As websites, social media channels and TV shows elevate people’s interest in and knowledge about design, how are professional design firms navigating their clients’ changing expectations and demonstrating their value?

The new issue of HOK Forward: Design in the Digital Age suggests ways designers can leverage their education and experience to incorporate these fresh perspectives while guiding organizations through a more formal, rigorous design process that creates exceptional workplace experiences.

“All designers have noticed the public’s heightened awareness about what we do,” said Tom Polucci, HOK’s director of interiors. “HOK Forward gave our designers an opportunity to explore this trend from several different angles and determine how to embrace it to design even better environments for our clients. Using this knowledge to create truly authentic workplace experiences will be more important than ever in the wake of COVID-19.”

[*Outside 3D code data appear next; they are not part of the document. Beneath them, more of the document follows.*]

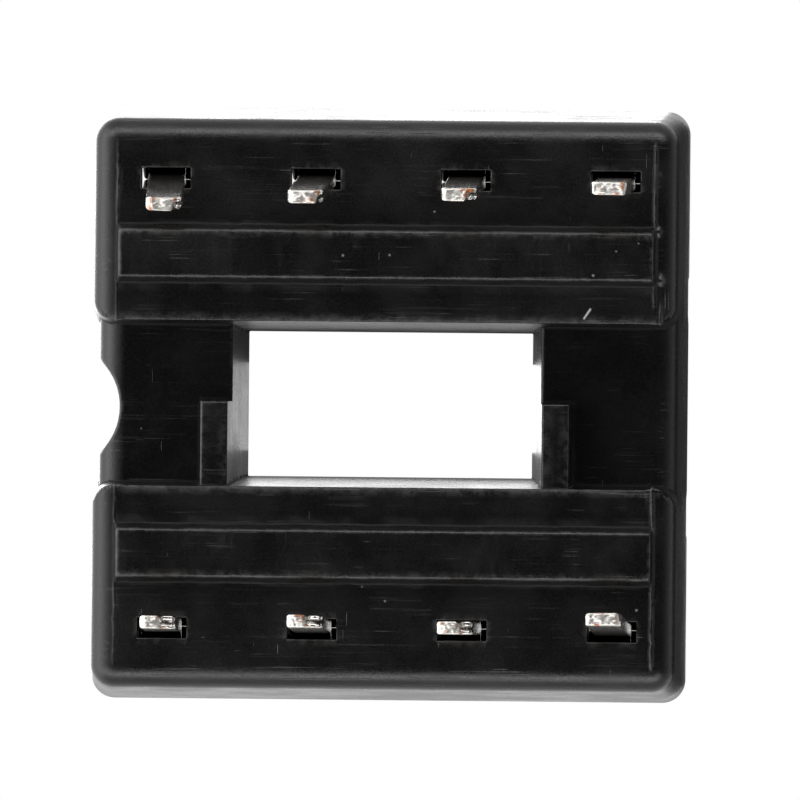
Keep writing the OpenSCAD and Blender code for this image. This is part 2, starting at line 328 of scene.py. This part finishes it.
def tidy(ob, field, target=90000):
    """Join up the quads of flat places, then give every vertex the field's own normal."""
    me = ob.data
    n = len(me.vertices)
    edge = np.empty(n, np.float32)
    crease = np.empty(n, np.float32)
    me.attributes["edge"].data.foreach_get("value", edge)
    me.attributes["crease"].data.foreach_get("value", crease)
    P = np.empty(n * 3, np.float32)
    me.vertices.foreach_get("co", P)
    P = P.reshape(-1, 3).astype(float) / MM
    N = gradient(field, P, 0.004)
    N /= np.maximum(np.linalg.norm(N, axis=1), 1e-9)[:, None]
    # a place is flat where its neighbours share its normal
    ev = np.empty(len(me.edges) * 2, np.int32)
    me.edges.foreach_get("vertices", ev)
    ev = ev.reshape(-1, 2)
    bend = 1 - (N[ev[:, 0]] * N[ev[:, 1]]).sum(1)
    worst = np.zeros(n)
    np.maximum.at(worst, ev[:, 0], bend)
    np.maximum.at(worst, ev[:, 1], bend)
    flat = (worst < 1e-5) & (edge < 0.001) & (crease < 0.001)
    group = ob.vertex_groups.new(name="flat")
    group.add([int(i) for i in np.flatnonzero(flat)], 1.0, "REPLACE")
    total = sum(len(p.vertices) - 2 for p in me.polygons)
    if total > target:
        mod = ob.modifiers.new("d", "DECIMATE")
        mod.decimate_type = "COLLAPSE"
        mod.ratio = target / total
        mod.vertex_group = "flat"
        mod.vertex_group_factor = 1000.0
        dg = bpy.context.evaluated_depsgraph_get()
        new = bpy.data.meshes.new_from_object(ob.evaluated_get(dg), preserve_all_data_layers=True, depsgraph=dg)
        ob.modifiers.clear()
        ob.data = new
        me = new
    ob.vertex_groups.clear()
    n = len(me.vertices)
    P = np.empty(n * 3, np.float32)
    me.vertices.foreach_get("co", P)
    P = P.reshape(-1, 3).astype(float) / MM
    N = gradient(field, P, 0.004)
    N /= np.maximum(np.linalg.norm(N, axis=1), 1e-9)[:, None]
    me.polygons.foreach_set("use_smooth", np.ones(len(me.polygons), bool))
    me.normals_split_custom_set_from_vertices(N.astype(np.float32))
    print(ob.name, "triangles", sum(len(p.vertices) - 2 for p in me.polygons), "flat", int(flat.sum()))
    return ob


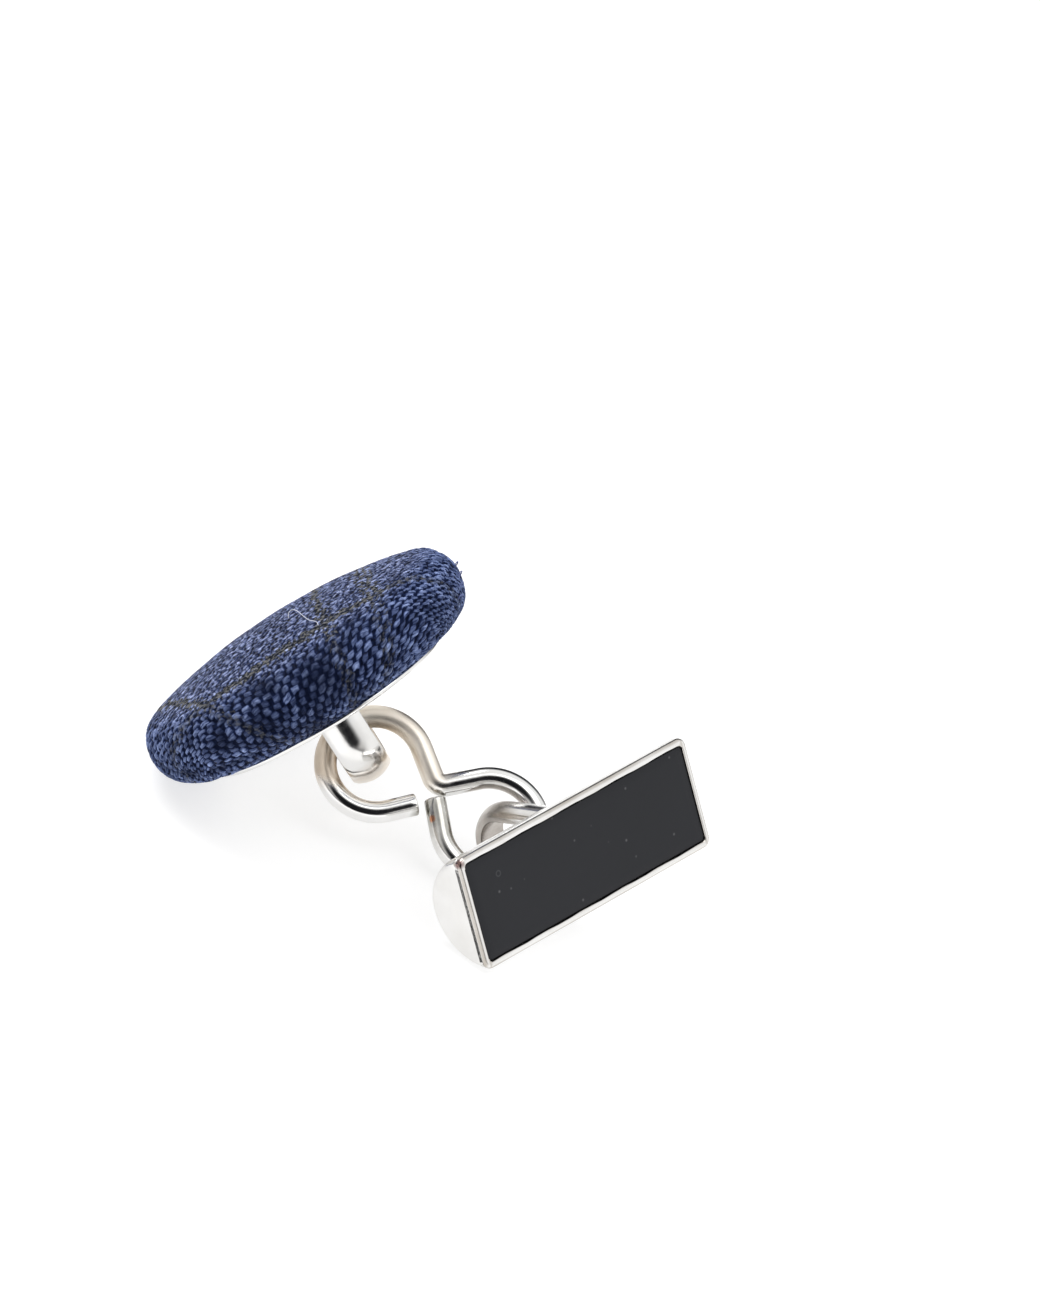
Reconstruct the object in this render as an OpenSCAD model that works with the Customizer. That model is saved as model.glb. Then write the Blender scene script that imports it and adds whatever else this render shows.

HOK’s designers explore six topics:

  • Aesthetics: What’s the big idea? This chapter describes the importance of sidestepping trends in favor of following an influence-agnostic approach that creates lasting, memorable experiences.
  • Influencers: Christine Vandover writes about the risks of letting influencers shape a team’s design approach and describes how the coronavirus is already transforming the influencer culture.
  • Stylization: Caitlin Turner and Kristina Kamenar  describe how stylization, when done right, can lead to “a return to joy.”
  • Globalization: Globalization has made the world more connected. But Enrico Caruso and Julia Cooper argue that it doesn’t mean all workplaces should look the same.
  • Experience: What’s the anatomy of a truly authentic experience? Peter Sloan and Bethany Foss conducted a survey and crystallized the data to provide lessons for all workplace designers.
  • Personalization: Mike Goetz tackles personalization: what it means and how designers can facilitate the desires of people to customize their spaces within company standards.